_Supplied data_.

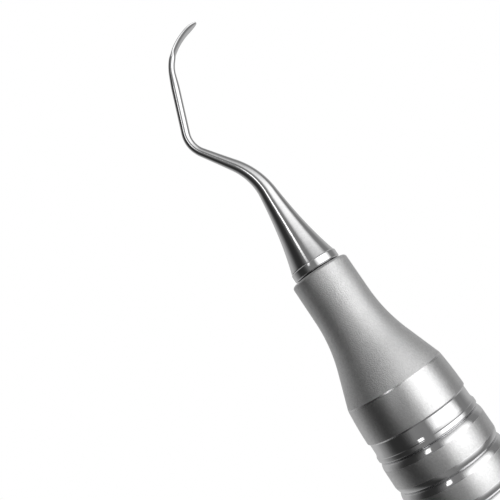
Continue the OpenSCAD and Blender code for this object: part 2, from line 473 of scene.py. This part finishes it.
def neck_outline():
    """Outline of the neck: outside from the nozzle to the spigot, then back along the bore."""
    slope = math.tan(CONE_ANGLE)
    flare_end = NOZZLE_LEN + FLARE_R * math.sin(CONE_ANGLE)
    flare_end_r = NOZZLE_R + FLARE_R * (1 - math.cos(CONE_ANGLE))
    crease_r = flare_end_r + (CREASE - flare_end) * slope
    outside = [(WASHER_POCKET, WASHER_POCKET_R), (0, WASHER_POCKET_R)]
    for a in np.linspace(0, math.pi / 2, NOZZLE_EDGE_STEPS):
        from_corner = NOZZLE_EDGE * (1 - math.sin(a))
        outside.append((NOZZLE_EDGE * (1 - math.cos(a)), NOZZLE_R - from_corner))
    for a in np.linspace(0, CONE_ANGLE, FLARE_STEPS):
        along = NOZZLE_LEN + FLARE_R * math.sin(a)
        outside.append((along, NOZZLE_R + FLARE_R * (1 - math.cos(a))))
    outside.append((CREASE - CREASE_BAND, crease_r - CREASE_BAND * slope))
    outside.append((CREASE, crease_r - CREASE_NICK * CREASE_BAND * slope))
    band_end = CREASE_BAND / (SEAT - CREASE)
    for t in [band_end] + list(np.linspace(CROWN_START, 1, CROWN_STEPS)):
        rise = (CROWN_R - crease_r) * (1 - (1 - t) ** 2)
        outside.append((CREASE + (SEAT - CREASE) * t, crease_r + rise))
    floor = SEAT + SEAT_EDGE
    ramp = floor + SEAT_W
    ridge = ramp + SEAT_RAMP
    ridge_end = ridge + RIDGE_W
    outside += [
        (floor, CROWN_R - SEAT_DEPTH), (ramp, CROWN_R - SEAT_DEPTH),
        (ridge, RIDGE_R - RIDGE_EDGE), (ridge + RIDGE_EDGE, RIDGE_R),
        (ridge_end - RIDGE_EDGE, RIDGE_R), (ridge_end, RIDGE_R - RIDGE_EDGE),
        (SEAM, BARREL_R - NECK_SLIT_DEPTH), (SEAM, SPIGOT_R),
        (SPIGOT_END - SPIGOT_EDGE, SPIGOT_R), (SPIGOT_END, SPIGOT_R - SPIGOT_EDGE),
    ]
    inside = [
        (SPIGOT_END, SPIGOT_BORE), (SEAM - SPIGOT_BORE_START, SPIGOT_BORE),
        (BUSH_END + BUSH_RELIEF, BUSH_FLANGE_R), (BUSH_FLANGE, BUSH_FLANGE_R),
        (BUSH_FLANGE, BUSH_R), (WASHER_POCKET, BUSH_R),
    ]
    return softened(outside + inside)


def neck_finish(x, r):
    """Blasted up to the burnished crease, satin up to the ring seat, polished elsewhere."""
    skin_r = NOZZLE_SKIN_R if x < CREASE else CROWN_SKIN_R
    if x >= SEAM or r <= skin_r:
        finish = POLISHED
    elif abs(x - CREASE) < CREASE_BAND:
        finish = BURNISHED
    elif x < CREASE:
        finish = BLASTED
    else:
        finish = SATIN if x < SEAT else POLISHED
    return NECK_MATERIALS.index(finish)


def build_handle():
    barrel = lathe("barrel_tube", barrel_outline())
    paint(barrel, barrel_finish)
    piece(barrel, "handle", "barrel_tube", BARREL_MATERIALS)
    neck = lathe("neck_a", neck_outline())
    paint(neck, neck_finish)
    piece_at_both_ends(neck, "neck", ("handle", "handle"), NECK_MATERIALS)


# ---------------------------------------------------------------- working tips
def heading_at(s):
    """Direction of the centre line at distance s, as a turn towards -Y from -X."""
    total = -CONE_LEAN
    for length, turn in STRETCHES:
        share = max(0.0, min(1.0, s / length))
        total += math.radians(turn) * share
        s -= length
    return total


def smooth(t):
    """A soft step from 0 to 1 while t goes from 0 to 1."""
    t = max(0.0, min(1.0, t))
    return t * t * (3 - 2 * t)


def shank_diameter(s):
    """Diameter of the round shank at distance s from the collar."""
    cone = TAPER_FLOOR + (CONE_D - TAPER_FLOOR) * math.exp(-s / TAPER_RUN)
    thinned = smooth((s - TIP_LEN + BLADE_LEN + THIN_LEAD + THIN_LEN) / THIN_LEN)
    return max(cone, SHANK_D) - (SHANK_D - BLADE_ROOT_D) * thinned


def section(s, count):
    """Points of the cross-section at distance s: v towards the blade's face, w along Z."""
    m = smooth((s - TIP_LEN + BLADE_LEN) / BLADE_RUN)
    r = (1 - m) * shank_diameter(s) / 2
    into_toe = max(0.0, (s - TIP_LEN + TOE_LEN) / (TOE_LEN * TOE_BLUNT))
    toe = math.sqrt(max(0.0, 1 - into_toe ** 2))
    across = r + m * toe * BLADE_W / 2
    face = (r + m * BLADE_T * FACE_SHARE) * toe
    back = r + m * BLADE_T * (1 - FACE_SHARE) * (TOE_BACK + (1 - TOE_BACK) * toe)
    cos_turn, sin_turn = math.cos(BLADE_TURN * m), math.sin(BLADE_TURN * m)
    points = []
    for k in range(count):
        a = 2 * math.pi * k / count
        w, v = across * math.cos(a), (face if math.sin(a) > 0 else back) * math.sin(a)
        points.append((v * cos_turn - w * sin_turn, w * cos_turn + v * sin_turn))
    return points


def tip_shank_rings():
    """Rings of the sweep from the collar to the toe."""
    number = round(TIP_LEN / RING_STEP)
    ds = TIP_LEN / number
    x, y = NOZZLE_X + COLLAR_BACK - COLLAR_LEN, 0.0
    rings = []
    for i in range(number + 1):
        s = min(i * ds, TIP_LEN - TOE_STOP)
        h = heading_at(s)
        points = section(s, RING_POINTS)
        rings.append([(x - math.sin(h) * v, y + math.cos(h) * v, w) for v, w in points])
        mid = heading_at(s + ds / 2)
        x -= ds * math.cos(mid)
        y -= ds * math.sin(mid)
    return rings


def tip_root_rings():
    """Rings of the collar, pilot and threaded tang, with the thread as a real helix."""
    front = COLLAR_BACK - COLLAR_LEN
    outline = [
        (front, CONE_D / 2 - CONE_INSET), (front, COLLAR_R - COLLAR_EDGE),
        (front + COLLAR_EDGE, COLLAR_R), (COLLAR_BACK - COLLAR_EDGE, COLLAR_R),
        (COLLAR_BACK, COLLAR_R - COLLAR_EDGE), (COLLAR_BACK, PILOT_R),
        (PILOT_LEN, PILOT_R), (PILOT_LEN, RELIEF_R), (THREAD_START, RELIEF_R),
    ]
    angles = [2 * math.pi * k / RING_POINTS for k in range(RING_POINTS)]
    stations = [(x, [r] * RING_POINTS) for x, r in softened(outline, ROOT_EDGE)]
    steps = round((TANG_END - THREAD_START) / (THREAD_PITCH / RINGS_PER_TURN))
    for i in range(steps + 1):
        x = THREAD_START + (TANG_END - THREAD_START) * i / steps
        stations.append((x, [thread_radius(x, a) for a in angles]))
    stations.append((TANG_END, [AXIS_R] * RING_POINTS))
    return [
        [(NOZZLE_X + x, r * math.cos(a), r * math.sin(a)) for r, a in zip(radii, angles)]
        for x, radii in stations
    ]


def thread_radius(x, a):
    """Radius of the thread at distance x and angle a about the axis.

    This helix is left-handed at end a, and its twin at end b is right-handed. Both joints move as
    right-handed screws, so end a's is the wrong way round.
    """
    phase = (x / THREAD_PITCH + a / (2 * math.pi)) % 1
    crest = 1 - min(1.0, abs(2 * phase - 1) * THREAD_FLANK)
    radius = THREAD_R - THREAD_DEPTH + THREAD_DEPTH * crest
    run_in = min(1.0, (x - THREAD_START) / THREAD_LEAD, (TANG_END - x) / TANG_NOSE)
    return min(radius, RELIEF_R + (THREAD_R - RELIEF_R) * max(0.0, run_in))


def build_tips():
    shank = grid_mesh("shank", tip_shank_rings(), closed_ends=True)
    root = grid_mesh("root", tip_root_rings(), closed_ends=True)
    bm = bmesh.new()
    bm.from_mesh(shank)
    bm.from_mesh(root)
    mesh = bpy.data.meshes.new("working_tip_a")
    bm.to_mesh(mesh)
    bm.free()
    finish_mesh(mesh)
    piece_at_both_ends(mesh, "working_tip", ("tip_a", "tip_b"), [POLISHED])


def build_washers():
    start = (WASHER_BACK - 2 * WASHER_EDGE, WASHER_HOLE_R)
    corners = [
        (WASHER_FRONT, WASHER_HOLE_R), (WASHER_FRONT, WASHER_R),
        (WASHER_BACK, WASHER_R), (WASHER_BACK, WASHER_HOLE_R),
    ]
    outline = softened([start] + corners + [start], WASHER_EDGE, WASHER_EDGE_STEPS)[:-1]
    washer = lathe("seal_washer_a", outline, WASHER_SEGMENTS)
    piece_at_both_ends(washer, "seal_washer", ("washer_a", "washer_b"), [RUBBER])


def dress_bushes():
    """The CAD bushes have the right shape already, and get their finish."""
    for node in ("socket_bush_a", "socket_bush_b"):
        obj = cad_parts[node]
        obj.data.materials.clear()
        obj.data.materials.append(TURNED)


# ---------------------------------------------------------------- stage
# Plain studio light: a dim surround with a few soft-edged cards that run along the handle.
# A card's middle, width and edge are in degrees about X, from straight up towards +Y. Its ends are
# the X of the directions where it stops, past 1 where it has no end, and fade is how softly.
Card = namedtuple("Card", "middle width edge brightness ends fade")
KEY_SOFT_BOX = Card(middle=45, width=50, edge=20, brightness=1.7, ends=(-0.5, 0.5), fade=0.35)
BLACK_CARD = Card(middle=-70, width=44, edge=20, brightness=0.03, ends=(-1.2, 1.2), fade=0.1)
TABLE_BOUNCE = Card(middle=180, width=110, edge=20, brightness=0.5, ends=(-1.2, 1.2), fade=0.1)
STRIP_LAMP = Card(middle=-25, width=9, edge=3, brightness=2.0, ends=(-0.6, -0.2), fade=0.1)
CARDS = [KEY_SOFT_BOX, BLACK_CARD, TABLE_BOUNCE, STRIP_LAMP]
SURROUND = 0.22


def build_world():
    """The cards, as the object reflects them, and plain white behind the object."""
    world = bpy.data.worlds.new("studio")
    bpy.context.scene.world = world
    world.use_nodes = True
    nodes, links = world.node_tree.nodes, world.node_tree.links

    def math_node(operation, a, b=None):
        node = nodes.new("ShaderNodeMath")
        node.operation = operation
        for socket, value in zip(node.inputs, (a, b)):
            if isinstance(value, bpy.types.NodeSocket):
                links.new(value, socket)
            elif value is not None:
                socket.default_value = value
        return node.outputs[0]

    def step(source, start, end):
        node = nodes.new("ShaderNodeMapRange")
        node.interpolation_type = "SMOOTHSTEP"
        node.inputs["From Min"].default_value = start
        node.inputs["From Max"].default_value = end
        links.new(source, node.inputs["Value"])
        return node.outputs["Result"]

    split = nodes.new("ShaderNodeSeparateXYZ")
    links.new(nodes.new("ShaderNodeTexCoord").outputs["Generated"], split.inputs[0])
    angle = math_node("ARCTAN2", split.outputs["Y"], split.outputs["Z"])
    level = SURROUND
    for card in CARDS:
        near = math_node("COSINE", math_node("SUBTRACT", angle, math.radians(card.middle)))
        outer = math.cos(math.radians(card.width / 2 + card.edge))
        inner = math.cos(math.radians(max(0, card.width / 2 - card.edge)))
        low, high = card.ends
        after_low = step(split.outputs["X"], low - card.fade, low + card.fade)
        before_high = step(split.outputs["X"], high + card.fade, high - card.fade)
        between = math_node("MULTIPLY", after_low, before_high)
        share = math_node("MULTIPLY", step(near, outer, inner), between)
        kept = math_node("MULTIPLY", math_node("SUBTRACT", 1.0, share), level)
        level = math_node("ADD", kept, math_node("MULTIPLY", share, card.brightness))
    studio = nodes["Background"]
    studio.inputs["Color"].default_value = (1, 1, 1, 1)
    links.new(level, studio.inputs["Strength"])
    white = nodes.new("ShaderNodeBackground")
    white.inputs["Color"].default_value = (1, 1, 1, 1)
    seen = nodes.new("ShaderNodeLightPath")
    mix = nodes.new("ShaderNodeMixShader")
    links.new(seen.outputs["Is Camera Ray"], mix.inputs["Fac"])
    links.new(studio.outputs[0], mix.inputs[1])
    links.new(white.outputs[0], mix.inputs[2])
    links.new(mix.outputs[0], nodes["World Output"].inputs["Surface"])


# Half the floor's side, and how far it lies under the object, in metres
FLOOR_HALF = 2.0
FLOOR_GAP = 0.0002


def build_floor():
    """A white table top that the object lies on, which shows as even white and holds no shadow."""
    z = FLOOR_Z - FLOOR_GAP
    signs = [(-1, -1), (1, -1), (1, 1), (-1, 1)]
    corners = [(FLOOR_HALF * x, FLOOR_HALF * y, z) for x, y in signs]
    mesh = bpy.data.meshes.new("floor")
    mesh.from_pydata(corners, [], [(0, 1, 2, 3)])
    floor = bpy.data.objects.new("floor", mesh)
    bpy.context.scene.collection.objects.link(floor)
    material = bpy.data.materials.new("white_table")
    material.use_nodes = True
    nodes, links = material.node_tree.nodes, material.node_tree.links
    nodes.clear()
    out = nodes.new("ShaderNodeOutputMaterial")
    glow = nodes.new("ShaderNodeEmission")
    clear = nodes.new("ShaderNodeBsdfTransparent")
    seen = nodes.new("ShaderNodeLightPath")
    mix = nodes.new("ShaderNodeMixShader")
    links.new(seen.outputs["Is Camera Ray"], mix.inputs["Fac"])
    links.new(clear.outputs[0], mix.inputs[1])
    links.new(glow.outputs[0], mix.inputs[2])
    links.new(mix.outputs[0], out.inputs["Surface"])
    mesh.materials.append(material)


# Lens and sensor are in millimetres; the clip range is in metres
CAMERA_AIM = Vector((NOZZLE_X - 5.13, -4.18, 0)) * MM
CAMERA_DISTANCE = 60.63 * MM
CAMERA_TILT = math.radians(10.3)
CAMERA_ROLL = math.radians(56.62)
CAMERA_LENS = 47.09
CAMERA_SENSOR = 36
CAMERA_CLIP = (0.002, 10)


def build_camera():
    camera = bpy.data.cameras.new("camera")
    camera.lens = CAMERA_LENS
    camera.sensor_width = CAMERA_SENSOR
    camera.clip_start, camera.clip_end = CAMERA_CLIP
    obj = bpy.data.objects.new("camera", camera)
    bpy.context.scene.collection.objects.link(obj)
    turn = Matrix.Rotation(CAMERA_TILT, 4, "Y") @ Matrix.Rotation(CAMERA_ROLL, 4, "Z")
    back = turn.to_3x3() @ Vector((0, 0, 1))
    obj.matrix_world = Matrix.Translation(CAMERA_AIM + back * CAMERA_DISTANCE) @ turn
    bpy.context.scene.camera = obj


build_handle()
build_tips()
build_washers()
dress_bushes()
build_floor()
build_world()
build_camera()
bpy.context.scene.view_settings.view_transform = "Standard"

_Written problem_. Proceeding from the line containing "obj = cad_parts[node]" through the line containing "return node.outputs[0]", transcribe the lines above exactly, both end lines included.

_Response for this exercise_.
        obj = cad_parts[node]
        obj.data.materials.clear()
        obj.data.materials.append(TURNED)


# ---------------------------------------------------------------- stage
# Plain studio light: a dim surround with a few soft-edged cards that run along the handle.
# A card's middle, width and edge are in degrees about X, from straight up towards +Y. Its ends are
# the X of the directions where it stops, past 1 where it has no end, and fade is how softly.
Card = namedtuple("Card", "middle width edge brightness ends fade")
KEY_SOFT_BOX = Card(middle=45, width=50, edge=20, brightness=1.7, ends=(-0.5, 0.5), fade=0.35)
BLACK_CARD = Card(middle=-70, width=44, edge=20, brightness=0.03, ends=(-1.2, 1.2), fade=0.1)
TABLE_BOUNCE = Card(middle=180, width=110, edge=20, brightness=0.5, ends=(-1.2, 1.2), fade=0.1)
STRIP_LAMP = Card(middle=-25, width=9, edge=3, brightness=2.0, ends=(-0.6, -0.2), fade=0.1)
CARDS = [KEY_SOFT_BOX, BLACK_CARD, TABLE_BOUNCE, STRIP_LAMP]
SURROUND = 0.22


def build_world():
    """The cards, as the object reflects them, and plain white behind the object."""
    world = bpy.data.worlds.new("studio")
    bpy.context.scene.world = world
    world.use_nodes = True
    nodes, links = world.node_tree.nodes, world.node_tree.links

    def math_node(operation, a, b=None):
        node = nodes.new("ShaderNodeMath")
        node.operation = operation
        for socket, value in zip(node.inputs, (a, b)):
            if isinstance(value, bpy.types.NodeSocket):
                links.new(value, socket)
            elif value is not None:
                socket.default_value = value
        return node.outputs[0]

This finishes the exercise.